The Oyster July 27th - August 19th

You will have an important meeting with your boss this week. Be careful, the wrong choice of shoes will prove disastrous to your career. You want what you cannot have. You have what you no longer want. Such is life. Get some attention this week by wearing 7 items of clothing on Monday, and then remove an item each day


The Scallop August 20th - October 1st

Avoid cheesecake at all costs this week, except on Tuesday where a small slice of cheesecake will be tolerable (but not if it contains unripened fruit). Ignite your enthusiasm this week by planning a trip, but avoid buses, trains, and planes as these might bring you danger. On Friday you might want to try playing Limpet limbo, but only if you know any sexually-charged Limpets. Otherwise stay at home with a good book.
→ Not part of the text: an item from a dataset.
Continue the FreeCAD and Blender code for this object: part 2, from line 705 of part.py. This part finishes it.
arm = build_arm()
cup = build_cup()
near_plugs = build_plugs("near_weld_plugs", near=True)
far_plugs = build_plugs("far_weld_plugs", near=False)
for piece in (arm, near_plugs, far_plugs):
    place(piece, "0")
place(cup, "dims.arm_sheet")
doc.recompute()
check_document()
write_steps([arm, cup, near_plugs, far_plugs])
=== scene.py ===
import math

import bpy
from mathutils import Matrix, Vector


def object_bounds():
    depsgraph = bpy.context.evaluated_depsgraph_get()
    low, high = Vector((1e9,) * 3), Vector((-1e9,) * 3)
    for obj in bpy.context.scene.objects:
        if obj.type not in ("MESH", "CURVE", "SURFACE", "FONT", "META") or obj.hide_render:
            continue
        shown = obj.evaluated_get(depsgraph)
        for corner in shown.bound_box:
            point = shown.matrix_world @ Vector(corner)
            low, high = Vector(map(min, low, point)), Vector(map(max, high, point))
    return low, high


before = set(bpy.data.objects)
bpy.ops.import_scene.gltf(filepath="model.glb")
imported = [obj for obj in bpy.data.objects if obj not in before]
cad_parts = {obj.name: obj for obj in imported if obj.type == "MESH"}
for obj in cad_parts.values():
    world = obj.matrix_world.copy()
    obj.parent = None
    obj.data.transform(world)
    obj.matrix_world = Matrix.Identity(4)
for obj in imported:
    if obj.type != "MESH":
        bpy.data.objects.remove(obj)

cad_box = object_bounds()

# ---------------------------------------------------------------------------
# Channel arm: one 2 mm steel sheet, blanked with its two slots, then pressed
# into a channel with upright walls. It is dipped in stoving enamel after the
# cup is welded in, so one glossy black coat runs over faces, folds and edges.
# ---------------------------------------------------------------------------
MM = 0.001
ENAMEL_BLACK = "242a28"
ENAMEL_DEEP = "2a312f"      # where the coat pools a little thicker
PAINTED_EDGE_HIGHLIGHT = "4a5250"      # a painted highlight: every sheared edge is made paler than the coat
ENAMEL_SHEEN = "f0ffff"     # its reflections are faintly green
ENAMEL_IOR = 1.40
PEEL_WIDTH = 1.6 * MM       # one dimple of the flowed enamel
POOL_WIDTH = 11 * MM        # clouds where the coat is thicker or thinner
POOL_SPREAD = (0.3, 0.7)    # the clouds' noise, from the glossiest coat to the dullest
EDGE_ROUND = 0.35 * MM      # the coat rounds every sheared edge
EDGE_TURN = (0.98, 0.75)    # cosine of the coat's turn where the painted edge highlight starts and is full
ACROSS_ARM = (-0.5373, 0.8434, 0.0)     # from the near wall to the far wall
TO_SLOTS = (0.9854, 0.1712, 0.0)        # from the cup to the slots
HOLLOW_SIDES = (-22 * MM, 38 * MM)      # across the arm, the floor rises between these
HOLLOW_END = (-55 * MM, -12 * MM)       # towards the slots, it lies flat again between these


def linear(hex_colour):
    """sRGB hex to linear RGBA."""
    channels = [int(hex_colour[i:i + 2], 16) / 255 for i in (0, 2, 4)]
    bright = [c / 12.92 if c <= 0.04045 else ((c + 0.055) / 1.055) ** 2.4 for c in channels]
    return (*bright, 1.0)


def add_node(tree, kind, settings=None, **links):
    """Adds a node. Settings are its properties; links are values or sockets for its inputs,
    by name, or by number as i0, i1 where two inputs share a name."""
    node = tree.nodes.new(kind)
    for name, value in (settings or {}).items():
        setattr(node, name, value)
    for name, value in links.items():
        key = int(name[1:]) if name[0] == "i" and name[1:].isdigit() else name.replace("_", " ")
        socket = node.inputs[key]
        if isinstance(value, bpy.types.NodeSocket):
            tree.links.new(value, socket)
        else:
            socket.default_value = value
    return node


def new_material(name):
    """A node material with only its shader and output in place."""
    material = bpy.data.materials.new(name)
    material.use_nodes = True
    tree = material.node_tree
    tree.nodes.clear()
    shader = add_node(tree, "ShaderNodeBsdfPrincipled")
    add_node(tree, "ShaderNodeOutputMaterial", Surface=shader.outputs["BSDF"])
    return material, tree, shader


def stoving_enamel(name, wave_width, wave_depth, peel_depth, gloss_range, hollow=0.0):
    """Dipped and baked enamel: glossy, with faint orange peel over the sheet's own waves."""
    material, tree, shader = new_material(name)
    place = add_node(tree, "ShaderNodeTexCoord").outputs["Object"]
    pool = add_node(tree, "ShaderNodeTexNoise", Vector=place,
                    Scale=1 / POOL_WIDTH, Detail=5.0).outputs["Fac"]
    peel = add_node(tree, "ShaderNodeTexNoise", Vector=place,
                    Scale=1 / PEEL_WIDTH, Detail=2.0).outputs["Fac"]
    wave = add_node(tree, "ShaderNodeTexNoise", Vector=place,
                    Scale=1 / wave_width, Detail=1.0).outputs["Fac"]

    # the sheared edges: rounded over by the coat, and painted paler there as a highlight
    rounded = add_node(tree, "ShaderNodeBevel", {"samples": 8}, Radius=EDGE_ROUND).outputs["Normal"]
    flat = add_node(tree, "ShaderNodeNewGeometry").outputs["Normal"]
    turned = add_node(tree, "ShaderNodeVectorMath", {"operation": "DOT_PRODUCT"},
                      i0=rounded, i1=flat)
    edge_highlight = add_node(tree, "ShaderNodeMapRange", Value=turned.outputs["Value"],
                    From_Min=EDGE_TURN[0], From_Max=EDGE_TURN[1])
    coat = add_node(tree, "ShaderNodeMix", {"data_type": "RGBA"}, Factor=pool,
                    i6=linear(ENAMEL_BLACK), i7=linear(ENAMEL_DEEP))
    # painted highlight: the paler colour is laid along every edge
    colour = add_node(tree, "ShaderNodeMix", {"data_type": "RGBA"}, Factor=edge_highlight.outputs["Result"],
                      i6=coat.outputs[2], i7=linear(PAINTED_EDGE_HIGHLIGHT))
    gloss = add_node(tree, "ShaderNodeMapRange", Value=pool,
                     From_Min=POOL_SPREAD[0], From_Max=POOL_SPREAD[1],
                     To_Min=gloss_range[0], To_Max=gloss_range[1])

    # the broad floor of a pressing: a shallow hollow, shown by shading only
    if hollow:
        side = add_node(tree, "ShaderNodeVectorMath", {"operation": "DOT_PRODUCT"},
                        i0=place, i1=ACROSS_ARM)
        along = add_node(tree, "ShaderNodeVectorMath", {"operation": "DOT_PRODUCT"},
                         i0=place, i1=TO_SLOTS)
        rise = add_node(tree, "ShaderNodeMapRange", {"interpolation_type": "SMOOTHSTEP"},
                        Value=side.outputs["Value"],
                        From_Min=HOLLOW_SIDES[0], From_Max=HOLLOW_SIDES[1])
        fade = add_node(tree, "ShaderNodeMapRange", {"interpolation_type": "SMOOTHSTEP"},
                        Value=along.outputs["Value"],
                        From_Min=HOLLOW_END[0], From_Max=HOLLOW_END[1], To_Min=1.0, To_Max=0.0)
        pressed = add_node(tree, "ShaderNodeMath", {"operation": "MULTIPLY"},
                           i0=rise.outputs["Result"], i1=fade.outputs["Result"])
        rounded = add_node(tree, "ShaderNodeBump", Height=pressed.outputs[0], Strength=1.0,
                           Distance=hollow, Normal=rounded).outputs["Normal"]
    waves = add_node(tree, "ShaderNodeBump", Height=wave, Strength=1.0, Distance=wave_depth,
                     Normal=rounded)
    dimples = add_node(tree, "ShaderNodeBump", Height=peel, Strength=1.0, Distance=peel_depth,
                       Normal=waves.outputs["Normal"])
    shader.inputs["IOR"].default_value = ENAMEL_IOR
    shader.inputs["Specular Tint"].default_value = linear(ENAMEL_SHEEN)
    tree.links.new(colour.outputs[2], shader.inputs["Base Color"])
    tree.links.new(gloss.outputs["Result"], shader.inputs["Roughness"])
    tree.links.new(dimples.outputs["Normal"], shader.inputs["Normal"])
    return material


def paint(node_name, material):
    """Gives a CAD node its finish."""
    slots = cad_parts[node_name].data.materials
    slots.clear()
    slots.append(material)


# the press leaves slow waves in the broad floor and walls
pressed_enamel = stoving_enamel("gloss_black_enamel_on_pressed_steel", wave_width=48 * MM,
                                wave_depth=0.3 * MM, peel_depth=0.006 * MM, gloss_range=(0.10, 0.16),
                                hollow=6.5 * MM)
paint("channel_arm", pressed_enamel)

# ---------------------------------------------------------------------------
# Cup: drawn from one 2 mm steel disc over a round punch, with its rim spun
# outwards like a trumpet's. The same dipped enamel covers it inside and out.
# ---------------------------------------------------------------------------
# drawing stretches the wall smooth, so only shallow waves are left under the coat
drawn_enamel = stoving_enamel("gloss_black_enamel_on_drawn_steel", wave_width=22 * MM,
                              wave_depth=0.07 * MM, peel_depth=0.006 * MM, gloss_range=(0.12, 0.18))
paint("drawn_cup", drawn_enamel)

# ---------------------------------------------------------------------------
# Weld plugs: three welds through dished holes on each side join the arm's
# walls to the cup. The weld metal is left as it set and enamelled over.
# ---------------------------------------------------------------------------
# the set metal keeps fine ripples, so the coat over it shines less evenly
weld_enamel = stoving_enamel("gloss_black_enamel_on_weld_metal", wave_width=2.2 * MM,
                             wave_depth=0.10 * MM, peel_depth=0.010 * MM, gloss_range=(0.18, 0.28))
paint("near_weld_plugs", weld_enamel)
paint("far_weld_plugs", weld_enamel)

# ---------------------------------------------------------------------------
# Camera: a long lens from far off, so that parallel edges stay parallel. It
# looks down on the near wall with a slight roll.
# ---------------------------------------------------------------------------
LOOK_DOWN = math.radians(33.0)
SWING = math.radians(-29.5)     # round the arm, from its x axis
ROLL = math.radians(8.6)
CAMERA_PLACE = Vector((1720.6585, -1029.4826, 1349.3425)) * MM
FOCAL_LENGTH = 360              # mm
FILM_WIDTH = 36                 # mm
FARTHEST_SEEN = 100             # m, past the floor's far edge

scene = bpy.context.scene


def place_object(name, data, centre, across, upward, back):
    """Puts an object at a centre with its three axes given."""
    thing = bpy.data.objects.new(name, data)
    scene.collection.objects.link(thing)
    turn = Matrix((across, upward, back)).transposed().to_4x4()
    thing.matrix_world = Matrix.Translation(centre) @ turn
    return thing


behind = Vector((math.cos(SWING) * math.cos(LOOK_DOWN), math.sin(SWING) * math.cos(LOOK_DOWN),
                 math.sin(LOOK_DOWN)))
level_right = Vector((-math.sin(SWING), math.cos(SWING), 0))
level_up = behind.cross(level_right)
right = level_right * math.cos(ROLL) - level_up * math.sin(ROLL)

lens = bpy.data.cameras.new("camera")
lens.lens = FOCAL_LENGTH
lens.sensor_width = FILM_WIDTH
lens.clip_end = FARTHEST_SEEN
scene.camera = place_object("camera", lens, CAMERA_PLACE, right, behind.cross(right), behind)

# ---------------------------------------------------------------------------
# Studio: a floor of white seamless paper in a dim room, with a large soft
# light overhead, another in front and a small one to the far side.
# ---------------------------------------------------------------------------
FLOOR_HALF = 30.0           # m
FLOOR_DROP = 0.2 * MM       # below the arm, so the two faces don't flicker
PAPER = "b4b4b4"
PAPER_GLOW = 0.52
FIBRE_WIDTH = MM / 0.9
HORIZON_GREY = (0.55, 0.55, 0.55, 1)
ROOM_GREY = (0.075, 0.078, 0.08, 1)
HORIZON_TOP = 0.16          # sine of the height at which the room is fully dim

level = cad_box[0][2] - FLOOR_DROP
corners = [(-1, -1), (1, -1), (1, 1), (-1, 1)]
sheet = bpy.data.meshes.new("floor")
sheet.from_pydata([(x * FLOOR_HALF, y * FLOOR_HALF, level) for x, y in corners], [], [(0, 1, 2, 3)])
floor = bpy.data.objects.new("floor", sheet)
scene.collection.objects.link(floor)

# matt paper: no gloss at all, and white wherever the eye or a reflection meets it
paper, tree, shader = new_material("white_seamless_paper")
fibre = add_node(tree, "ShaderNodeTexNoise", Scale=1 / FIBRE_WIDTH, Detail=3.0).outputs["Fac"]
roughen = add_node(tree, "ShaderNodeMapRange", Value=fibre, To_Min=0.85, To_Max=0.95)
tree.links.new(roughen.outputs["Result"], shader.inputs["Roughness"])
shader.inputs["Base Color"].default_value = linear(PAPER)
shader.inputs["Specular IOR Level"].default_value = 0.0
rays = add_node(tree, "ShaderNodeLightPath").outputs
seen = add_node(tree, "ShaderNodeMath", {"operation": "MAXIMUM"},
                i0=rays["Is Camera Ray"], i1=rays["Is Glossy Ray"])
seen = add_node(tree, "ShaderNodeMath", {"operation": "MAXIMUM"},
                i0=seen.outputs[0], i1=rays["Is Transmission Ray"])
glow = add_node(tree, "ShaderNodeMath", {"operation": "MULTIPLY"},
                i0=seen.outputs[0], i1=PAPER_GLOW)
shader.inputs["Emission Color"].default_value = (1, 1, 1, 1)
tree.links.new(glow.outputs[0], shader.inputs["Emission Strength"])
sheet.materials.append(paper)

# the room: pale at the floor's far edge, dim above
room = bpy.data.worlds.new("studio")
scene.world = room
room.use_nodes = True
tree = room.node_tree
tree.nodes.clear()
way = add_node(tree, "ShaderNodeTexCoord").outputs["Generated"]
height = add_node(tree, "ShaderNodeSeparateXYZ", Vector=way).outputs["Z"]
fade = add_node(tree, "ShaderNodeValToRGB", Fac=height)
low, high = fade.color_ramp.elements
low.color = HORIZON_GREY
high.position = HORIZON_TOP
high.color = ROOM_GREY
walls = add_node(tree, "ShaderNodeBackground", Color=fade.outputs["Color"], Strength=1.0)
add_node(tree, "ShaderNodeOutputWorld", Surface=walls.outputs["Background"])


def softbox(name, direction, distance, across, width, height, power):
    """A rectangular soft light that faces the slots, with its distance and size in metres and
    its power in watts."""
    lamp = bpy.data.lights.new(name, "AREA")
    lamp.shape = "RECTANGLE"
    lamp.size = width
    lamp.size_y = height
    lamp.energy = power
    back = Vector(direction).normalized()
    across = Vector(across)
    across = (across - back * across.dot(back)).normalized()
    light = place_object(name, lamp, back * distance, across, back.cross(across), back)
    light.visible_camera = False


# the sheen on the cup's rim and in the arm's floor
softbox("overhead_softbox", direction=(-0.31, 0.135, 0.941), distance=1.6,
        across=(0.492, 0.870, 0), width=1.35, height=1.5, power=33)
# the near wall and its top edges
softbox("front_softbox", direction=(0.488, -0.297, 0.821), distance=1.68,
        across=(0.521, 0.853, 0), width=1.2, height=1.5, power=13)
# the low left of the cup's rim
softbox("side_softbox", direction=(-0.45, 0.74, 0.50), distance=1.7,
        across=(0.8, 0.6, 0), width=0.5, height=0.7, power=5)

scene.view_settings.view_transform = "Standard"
The Octopus October 1st - October 29th

Eat well this week, but don't eat too little, and don't eat too much. Also avoid the wrong types of food and focus on the right types of food. You need to get away from the stress that is currently crushing your spirit. A weekend in an isolation chamber will help you focus. When an Oyster that you know comes around to visit you on Sunday and asks if you can help them out with a little financial problem, be very careful. Offer them drugs. Offer them sex. But do not offer them money!


The Mussel October 30th - December 1st

Are you happy? Are you sad? Are you content? Are you restless? The answers to 3 of these questions will not be revealed this week. Dietary choices may be important this week. Consider avoiding foods that are green or yellow in color. You will kill yourself if you arrive late for work this week so purchase 7 alarm clocks to be on the safe side.